In several important respects, however, the evidence claimed by the police has been abandoned or changed. So too have several of the prosecutor’s claims, and at least one of the most important criminal charges.
Accordingly, to a naïve observer with limited capacity to understand luxury hotel suites, human anatomy, sex acts, criminal conduct, and the current relationships between President Sarkozy and the Obama Administration, these questions are likely to occur.
1. If the alleged crimes occurred at around 12 noon, is it correct that Strauss-Kahn checked out of the Sofitel less than 30 minutes later, paying his bill by his own credit-card, with time-stamp evidence of the time of the checkout and his departure?
2. If Strauss-Kahn is guilty as charged of “Unlawful Imprisonment in the Second Degree”” for how many seconds or minutes did this crime continue between Detective Lane’s report of 12 noon and the checkout?
3. Between the time of the alleged crimes when Strauss-Kahn was not wearing clothes, and Strauss-Kahn’s checkout, when he was fully dressed, what was the victim doing and to whom was she relating her account of what had happened and her appeal for help?

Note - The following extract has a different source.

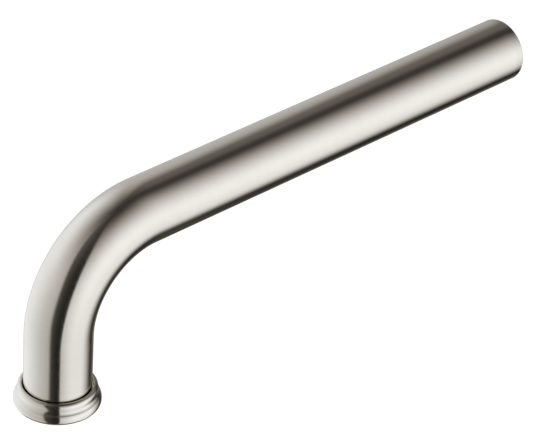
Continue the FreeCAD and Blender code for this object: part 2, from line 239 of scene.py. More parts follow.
def turned(name, rows, place, material, body, replaces=(), segments=SEGMENTS, sharp=38, edges=()):
    """A closed turned piece. rows go round its outline, as (r, h) points or Cut rows."""
    verts, flow, edge, faces = [], [], [], []
    length, last = 0.0, None
    for row in rows:
        r, h = (row.r, row.h) if isinstance(row, Cut) else row[:2]
        if last is not None:
            length += math.hypot(r - last[0], h - last[1])
        last = (r, h)
        worn = max([0.0] + [1 - math.hypot(r - e[0], h - e[1]) / e[2] for e in edges])
        for k in range(segments):
            turn = TAU * k / segments
            radius = row.shape(turn, r) if isinstance(row, Cut) else r
            verts.append(place(radius, turn, h))
            flow.append((TUBE_R * math.cos(turn), TUBE_R * math.sin(turn), length))
            edge.append(worn)
    count = len(rows)
    for i in range(count):
        faces += between(ring(i, segments), ring((i + 1) % count, segments))
    piece = finish_mesh(name, verts, faces, material, body, replaces, flow, edge, sharp)
    outward(piece)
    return piece


def ring(number, size, first=0):
    """Vertex numbers of one of several closed loops of the same size."""
    return range(first + number * size, first + (number + 1) * size)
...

4. What did the Sofitel management do, and what calls were made from the hotel – for example, to Paris, France, or Washington, DC, or elsewhere – during the 60 to 92 minutes between the alleged attack and the call from Sofitel for NYPD assistance, which has been officially recorded at 1:32 pm, with the arrival of the police just minutes later?
5. Why did the accuser – now variously identified as a 32-year old French-speaking Guinean with a name that is subject to dispute, and an alias of Ophelia – fail to comply with the housekeeping and security rules of the hotel by entering alone, without another accompanying hotel employee, into the suite occupied by Strauss-Kahn before the scheduled checkout time, and before the room-cleaning schedule required?

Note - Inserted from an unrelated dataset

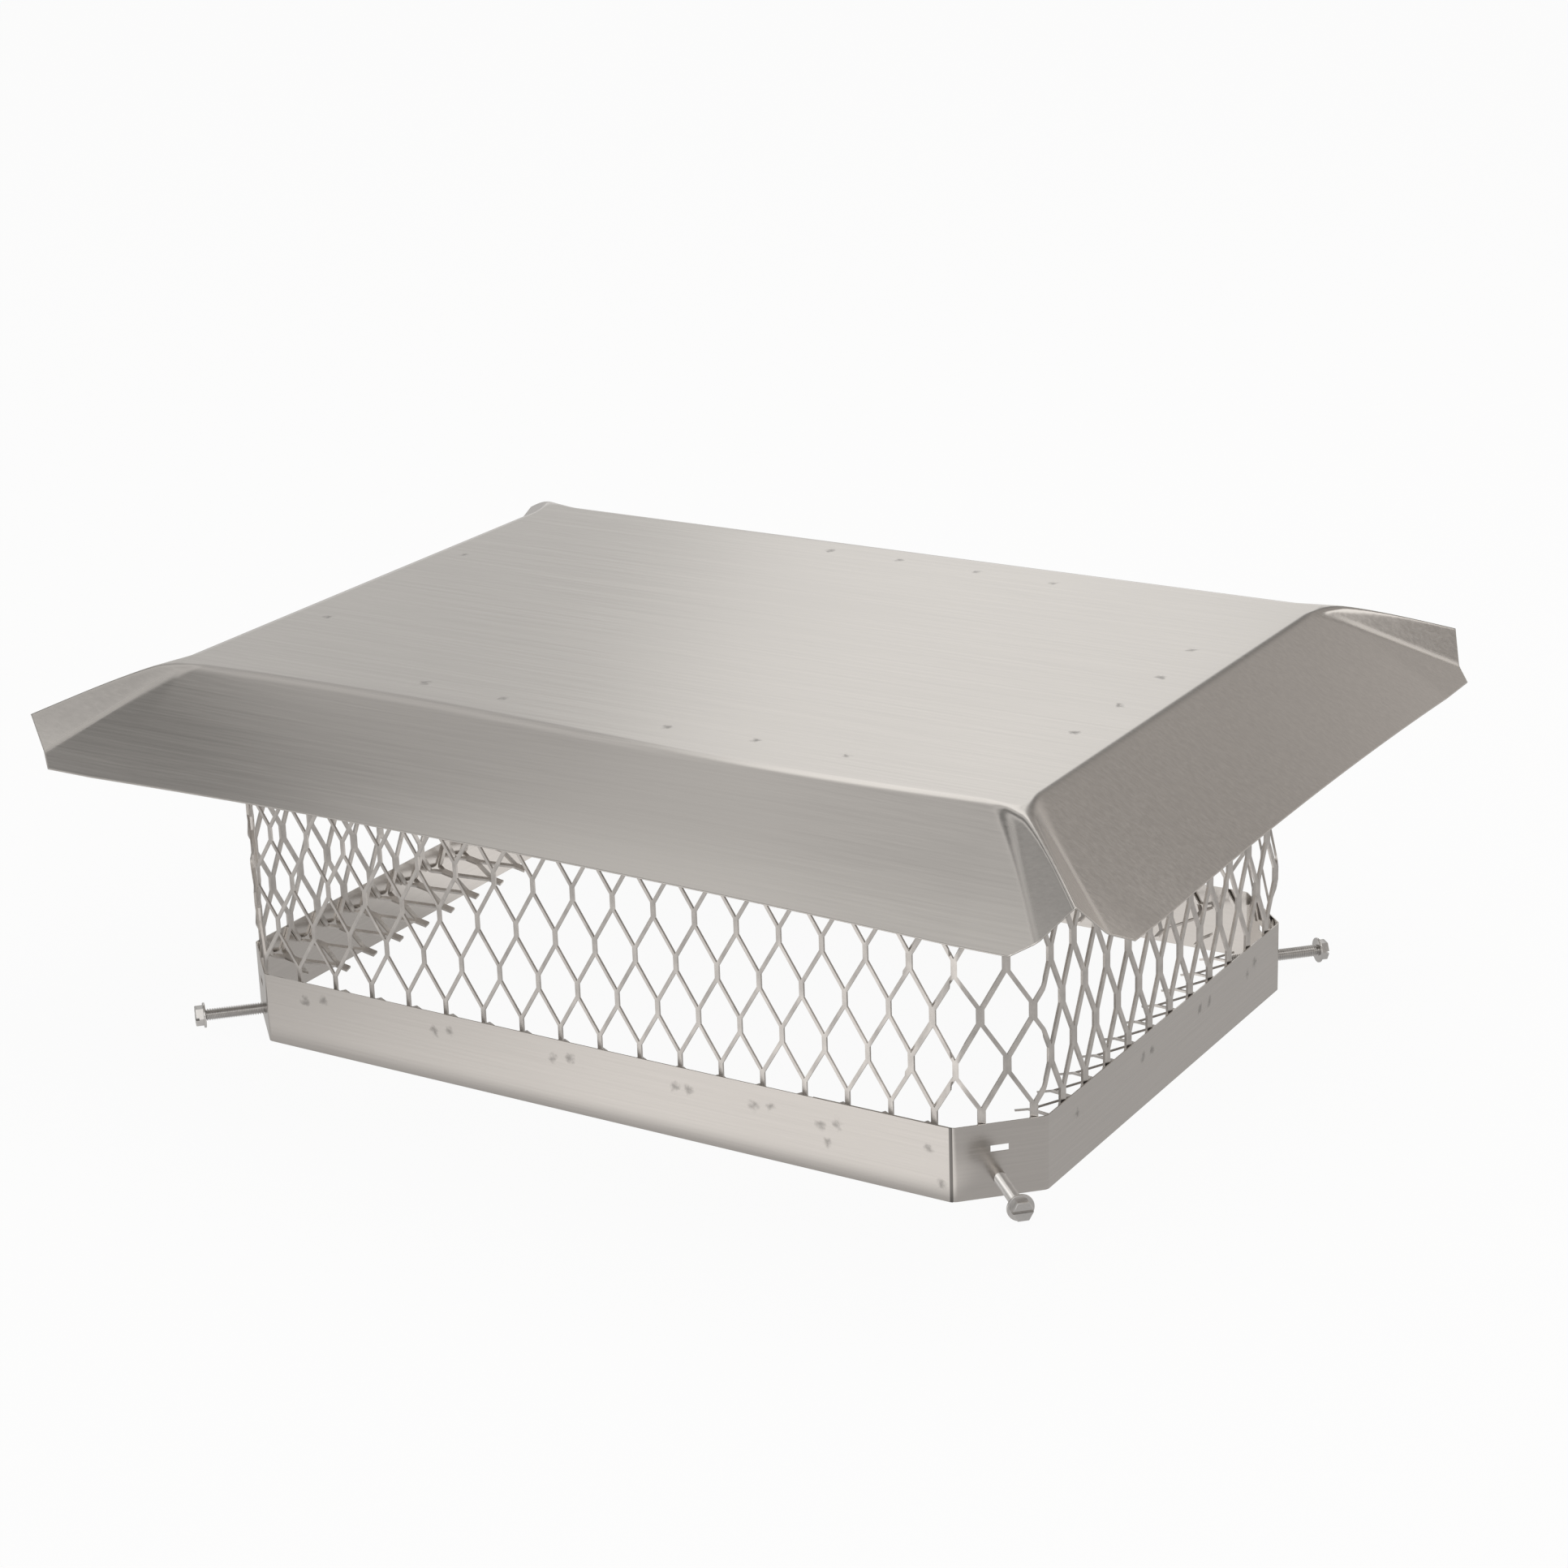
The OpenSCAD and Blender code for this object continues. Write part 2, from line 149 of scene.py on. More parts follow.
print("room nodes:", len(tree.nodes))

# %% [markdown]
# The cap stands on a plain pale floor. To the camera the floor is mostly as white as the sweep, and
# a part of it stays a plain matt surface, so that the cap keeps a soft shadow. In the steel's mirror
# the floor is dimmer, with a painted pool of light in front of the cap and a painted brighter patch
# under the back half of the cap.

# %% Floor
floor_mesh = bpy.data.meshes.new("floor")
shape = bmesh.new()
bmesh.ops.create_grid(shape, x_segments=1, y_segments=1, size=6)
shape.to_mesh(floor_mesh)
shape.free()
floor = bpy.data.objects.new("floor", floor_mesh)
bpy.context.scene.collection.objects.link(floor)
paint = bpy.data.materials.new("pale floor")
paint.use_nodes = True
tree = paint.node_tree
tree.nodes.clear()
place = node(tree, "ShaderNodeTexCoord").outputs["Object"]
path = node(tree, "ShaderNodeLightPath")
mirrored = maths(tree, "MAXIMUM", path.outputs["Is Glossy Ray"], path.outputs["Is Transmission Ray"])
across, ahead = node(tree, "ShaderNodeSeparateXYZ", {0: place}).outputs[:2]
# Painted light on the mirrored floor: a pool of light in front of the cap, brighter to the right, and a brighter patch
# under the back half of the cap, over a dimmer level everywhere else.
painted_light_pool = maths(tree, "MULTIPLY", soft_step(tree, across, -0.35, 0.05, 0.1, 0.56),
             soft_step(tree, ahead, -0.185, -0.166, 1.0, 0.0))
painted_light_pool = maths(tree, "ADD", maths(tree, "MULTIPLY", painted_light_pool, soft_step(tree, across, 0.2, 0.26, 1.0, 0.0)), 0.52)
inside = maths(tree, "MULTIPLY", soft_step(tree, ahead, 0.0, 0.08, 0.0, 0.5), soft_step(tree, ahead, 0.165, 0.19, 1.0, 0.0))
painted_light_pool = maths(tree, "ADD", painted_light_pool, maths(tree, "MULTIPLY", inside, soft_step(tree, across, 0.19, 0.235, 1.0, 0.0)))
shine = maths(tree, "ADD", path.outputs["Is Camera Ray"], maths(tree, "MULTIPLY", mirrored, painted_light_pool))
bright = maths(tree, "ADD", maths(tree, "MULTIPLY", path.outputs["Is Camera Ray"], 0.94),
               maths(tree, "MULTIPLY", mirrored, 0.95))
matt = node(tree, "ShaderNodeBsdfDiffuse", {"Color": (0.93, 0.93, 0.93, 1)}).outputs[0]
tint = node(tree, "ShaderNodeMix", {0: path.outputs["Is Camera Ray"], 6: (1.0, 0.975, 0.95, 1), 7: (1, 1, 1, 1)},
            data_type="RGBA").outputs[2]
lit = node(tree, "ShaderNodeEmission", {"Color": tint, "Strength": shine}).outputs[0]
node(tree, "ShaderNodeOutputMaterial",
     {"Surface": node(tree, "ShaderNodeMixShader", {0: bright, 1: matt, 2: lit}).outputs[0]})
floor_mesh.materials.append(paint)
print("floor:", floor.dimensions[:])


# %% [markdown]
# Two soft boxes do the lighting: a large one high overhead as the main light, and a weak one at the
# front right for the band. The bright line along the hood's front bend comes from the room's bright
# panel.

# %% Lamps
def soft_box(name, azimuth, elevation, distance, width, height, power):
    a, e = math.radians(azimuth), math.radians(elevation)
    out = Vector((math.sin(a) * math.cos(e), math.cos(a) * math.cos(e), math.sin(e)))
    lamp = bpy.data.lights.new(name, "AREA")
    lamp.shape, lamp.size, lamp.size_y, lamp.energy = "RECTANGLE", width, height, power
    lamp.color = (1.0, 0.985, 0.965)
    box = bpy.data.objects.new(name, lamp)
    box.matrix_world = Matrix.Translation(out * distance) @ out.to_track_quat("Z", "Y").to_matrix().to_4x4()
    bpy.context.scene.collection.objects.link(box)
    return box


for lamp in (("top light", 60, 66, 2.4, 2.4, 2.0, 14), ("fill light", 150, 30, 2.8, 2.0, 1.6, 8)):
    print(soft_box(*lamp).name)


# %% [markdown]
# Brushed stainless steel is one recipe with a few settings. A noise that is stretched along the
# brushing direction gives the fine lines: it changes the roughness, a little of the colour, and
# lifts the surface with a bump. A second, broad noise gives the faint cloudiness of rolled sheet.
# Spot welds are round smudges: the distance from each weld's middle is turned into a dark, rougher
# patch with a small dimple.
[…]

6. Were the maid and the managing director, the alleged victim and the alleged criminal, previously acquainted before noon on May 14, and did they recognize each other at that time?
7. NYPD Deputy Commissioner Paul Browne, the police spokesman at the time of the arrest and arraignment, is confirmed by a subordinate officer as saying that, when the maid entered the room innocently and by mistake, Strauss-Kahn “emerged from the bathroom naked, chased her [alleged victim] down the hallway in his suite and yanked her into a bedroom.” If the maid and Strauss-Kahn did not know or recognize each other, why do the Criminal Complaint and the Indictment fail to charge Strauss-Kahn with indecent exposure as the first of the criminal acts preceding the criminal touching “for the purpose of gratifying the defendant’s sexual desire”, and the subsequent crimes of sexual contact and violence?
8. On what evidence and for what reason did the Grand Jury Indictment and the District Attorney remove anal sex contact from the charge-sheet as it was presented by the NYPD in the original Criminal Complaint?
9. Is it possible for a criminal sex act, involving forcible compulsion between the mouth of the victim and the penis of the attacker, to occur without leaving evidence of injury to the attacker? Why is the only evidence of forcible compulsion so far aired and published by the NYPD and District Attorney the closing of the hotel-room door and the maid’s pantyhose?
10. Why did the NYPD make multiple mistakes in publicizing the criminal accusations, including the time of the alleged attack (when Strauss-Kahn was eating lunch at a New York restaurant)? The sex organs which were the target of the attack? Strauss-Kahn’s alleged intention to conceal the crimes and flee from the scene?
11. If the evidence corroborates that Strauss-Kahn did not flee from the scene of the crimes, and that the hotel did not stop him leaving the scene, how is it possible for Strauss-Kahn to believe that no crime had been committed – at least, in his opinion, not by him?